We have a very aggressive plan that within five years we would like to have a single application with services that are accessible anywhere and can be streamed to any device, so you get the same customer experience whether you contact our service centre, visit our website, or download an application onto your mobile device. We will then take that into our neighbourhoods and making sure that when one of our housing officers is actually onsite, they can have exactly the same information at their fingertips as the service centre and that all interactions are updated in real time.
How is Home Group structured?
Home Group has around 57,000 properties under management, and that’s the first of three key parts to our business. The second is care and support, through Stonham which is the UK’s largest provider of social care for disadvantaged adults, where we are typically looking after around 16,000 people at any one time. The third area is property development where, for example, we currently have preferred bidder status in a 25-year reinvestment project in Gateshead with 19 phases of house building.
What have been the business drivers affecting your IT plans?
As I said before, we’re very focused on being enablers for the business. The long-term business goals are to improve customer service and increase customer satisfaction. Part of that means really ‘sweating our IT assets’ to make sure they’re easy to use and cost-effective to deploy. Our network now spans more than 560 locations across the UK – managing that network so that we deliver a high quality of service on it while making sure that its cost is sustainable is the challenge the IT team face every day.
Home Group has an enormous IT estate – what does it comprise?
Well, we are currently running more than 200 line of business applications and 268 databases. I think I can truthfully say that we have over a billion records and 57 terabytes of data that we’re managing on a daily basis!
We have four people looking after the network across our 560 locations, a systems team of 12 providing organisation-wide customer and support services and an internal helpdesk with eight people dealing with 45,000 support calls.
We measure ourselves against the peer group average for the services we offer, how we offer them and at the price point we offer them at given the quality. Recently we have been benchmarked by one of the world’s leading IT providers as being £2 million pounds cheaper than those providing similar services within comparable organisations.

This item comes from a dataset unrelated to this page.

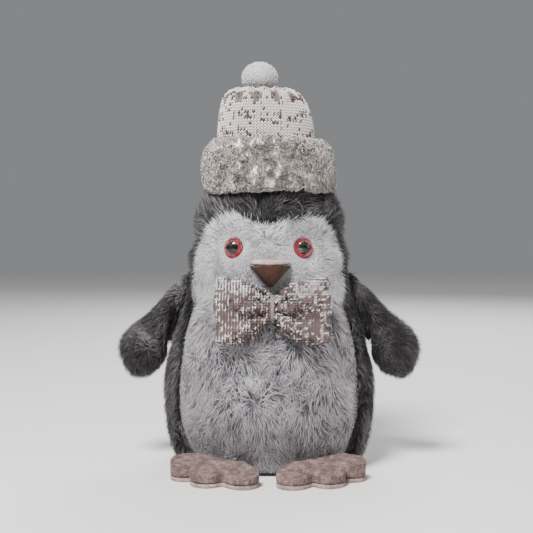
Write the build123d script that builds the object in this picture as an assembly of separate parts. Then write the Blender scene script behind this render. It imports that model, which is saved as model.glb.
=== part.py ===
"""Plush penguin with a knitted hat and a bow tie, as the pieces it is sewn from.

Millimetres, +Z up. The penguin faces -Y and stands on the floor at Z 0.
The origin is the centre of the flat base. Left and right are the viewer's, from the front.
"""
import os
from math import atan, cos, radians, sin, sqrt

from build123d import *

os.makedirs("parts", exist_ok=True)

# ---- driving dimensions -------------------------------------------------------------------
# Head and body, level by level: height, half width, half depth, centre Y.
BODY_LEVELS = [
    (0, 60, 48, -2),
    (12, 66.5, 55, -2.5),
    (34, 71, 59.5, -3),
    (60, 72, 60, -3),
    (84, 69.5, 57, -2),
    (108, 62.5, 51, -1.5),
    (132, 55.5, 46.5, -1),
    (152, 53, 45.5, -1),
    (172, 50, 44, -0.5),
    (187, 46, 41, 0),
    (197, 41.5, 38, 1),
    (209, 37.5, 35, 1),
    (219, 31, 29.5, 0),
    (228, 21, 20, -1),
    (232, 13, 12, -1),
]
SKIN = 4.0  # sewn pile fabric, backing and pile together
GAP = 0.3  # room between a cover and what fills it
BASE = 3.0  # base panel
BOARD = 2.0  # stiffener on the base panel
PELLET_TOP = 32.0  # the weighted pouch fills the belly up to here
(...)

What has been your biggest IT decision?
We moved to a virtualised environment when virtualisation was still quite new. Although as an ‘early adopter’ we were quite nervous, virtualisation has allowed us to simplify our IT processes. We now have 20 per cent of the hardware we had pre-virtualisation and we are now much more agile as well as delivering 100 per cent up-time on key business applications.
When we built our data centre in 2007, it had all 26 server racks fully populated whereas now at least 50 per cent of the rack space is now free. Having capacity within our own data centre gives us scope to grow to accommodate our own needs as well as the potential to resell our services in future.
And what has been the worst IT decision?
When you want to run a network across 560 locations from a centralised data centre, make sure that you look at what the customer experience is going to look like at the other end and don’t make any assumptions about how your applications will perform. We assumed how it would look with the networks in place and then found out that the reality was rather different so we had to go back and do a lot of tweaking and upgrading.
You can lose business credibility if you’re expecting an application to be very efficient and then a user is staring at a white screen for minutes at a time. So network optimisation and understanding how something is going to perform is something that we mistakenly took for granted.
How do housing providers differ from other organisations in terms of IT?
My background is in global outsourcing in the commercial sector. When I came to the housing sector, I found that everything has to be tried, tested and vouched for before we could adopt – everything was a bit ‘clunky’. And as I found in several instances, having servers simply sitting on the floor is not a professional way to deliver IT in business!
When I joined Home Group, the senior executives had already realised that we needed to make significant investments but were surprised to find out that they needed to make multi-million pound investments to rationalise and streamline the IT infrastructure. However, to their credit, they took a radical decision in 2005 to break away from the past and run our IT as if it was commercial environment. They invested heavily and trusted us that we were actually future-proofing Home’s core business activities. This investment has now paid off.
What is your opinion of the IT suppliers in housing?
The primary suppliers are really working hard to find the right solutions for the sector but, in my opinion, the problem for some of those companies is that their products are based on old technologies. They are now struggling to migrate to a new online-anywhere digital world and it will take a massive investment to move their products into this environment.
What advice would you give others trying to deliver large IT transformation projects?
Keep it simple. Describe the business problem, try to keep the technology out of the discussion and explain the processes which would make their business more effective. You need to take your technology and translate it into business terms and keep it very, very simple and make sure you break the problem down – people don’t want to be bamboozled by IT, they want to be supported by it.